2003 · Satoshi Kon
On Christmas Eve, three homeless people living on the streets of Tokyo discover a newborn baby among the trash and set out to find its parents.
dir. Satoshi Kon · 2003
Satoshi Kon's Christmas miracle: three homeless Tokyoites — a gruff alcoholic, a trans woman with a mother's heart, and a teenage runaway — find an abandoned newborn on Christmas Eve and cross the city to return her. Where Perfect Blue and Paprika fold reality into hallucination, this is Kon's one boots-on-the-pavement film, a loose homage to John Ford's 3 Godfathers co-written with Cowboy Bebop's Keiko Nobumoto.
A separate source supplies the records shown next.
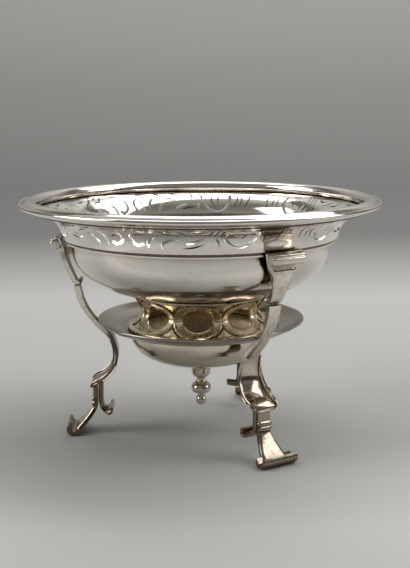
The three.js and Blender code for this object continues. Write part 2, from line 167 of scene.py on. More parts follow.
def turned_rings(bm, line, steps, start=0.0):
    rings = []
    for i in range(steps):
        angle = start + 2 * math.pi * i / steps
        rings.append([bm.verts.new(around(r, z, angle)) for r, z in line])
    return rings


def single_edges(faces):
    """The edges that only one of the faces uses."""
    uses = {}
    for face in faces:
        for a, b in zip(face, face[1:] + face[:1]):
            edge = (min(a, b), max(a, b))
            uses[edge] = uses.get(edge, 0) + 1
    return [edge for edge, count in uses.items() if count == 1]


def to_object(name, bm, materials, sharp_degrees=35):
    bmesh.ops.remove_doubles(bm, verts=bm.verts, dist=WELD_METRES)
    bmesh.ops.recalc_face_normals(bm, faces=bm.faces)
    for edge in bm.edges:
        edge.smooth = len(edge.link_faces) == 2 and edge.calc_face_angle(0) < math.radians(sharp_degrees)
    for face in bm.faces:
        face.smooth = True
    mesh = bpy.data.meshes.new(name)
    bm.to_mesh(mesh)
    bm.free()
    for material in materials:
        mesh.materials.append(material)
    obj = bpy.data.objects.new(name, mesh)
    bpy.context.collection.objects.link(obj)
    return obj


def add_lathe(bm, outline, steps=ROUND_STEPS, inner_from=None):
    """Turns a closed (r, z) outline about the axis. From its point inner_from on, faces get material 1."""
    rings = turned_rings(bm, outline, steps)
    size = len(outline)
    for here, there in zip(rings, rings[1:] + rings[:1]):
        for j in range(size):
            k = (j + 1) % size
            from_axis = outline[j][0] < TINY
            to_axis = outline[k][0] < TINY
            if from_axis and to_axis:
                continue
            if from_axis:
                corners = (here[j], there[k], here[k])
            elif to_axis:
                corners = (here[j], there[j], here[k])
            else:
                corners = (here[j], there[j], there[k], here[k])
            face = bm.faces.new(corners)
            face.material_index = int(inner_from is not None and j >= inner_from)


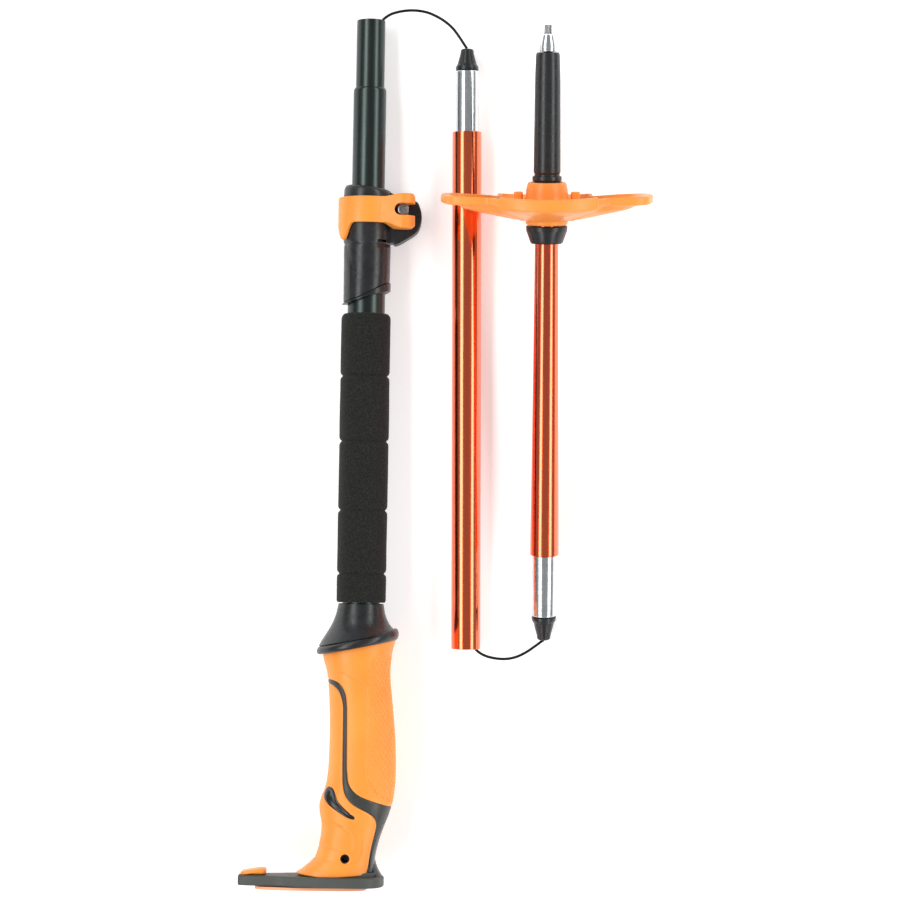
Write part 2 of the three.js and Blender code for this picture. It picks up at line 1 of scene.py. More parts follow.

Its engine is coincidence — a cascade of improbabilities so shameless it becomes a theology, chance operating as grace for people the city has agreed not to see. The craft is in the faces: Madhouse's animators push character acting toward caricature — jowls, snaggle teeth, bodies that slump with real weight — realism achieved through exaggeration, which only drawing can do. Kon shows a wintry, unglamorous Tokyo of tarp shelters, cemetery offerings, and neon seeping into slush, rendered with documentary affection. Of his four features completed before his death at forty-six, this is the warmest, and the one that argues most directly for his humanism: nobody in it is disposable, least of all the people sleeping in the park.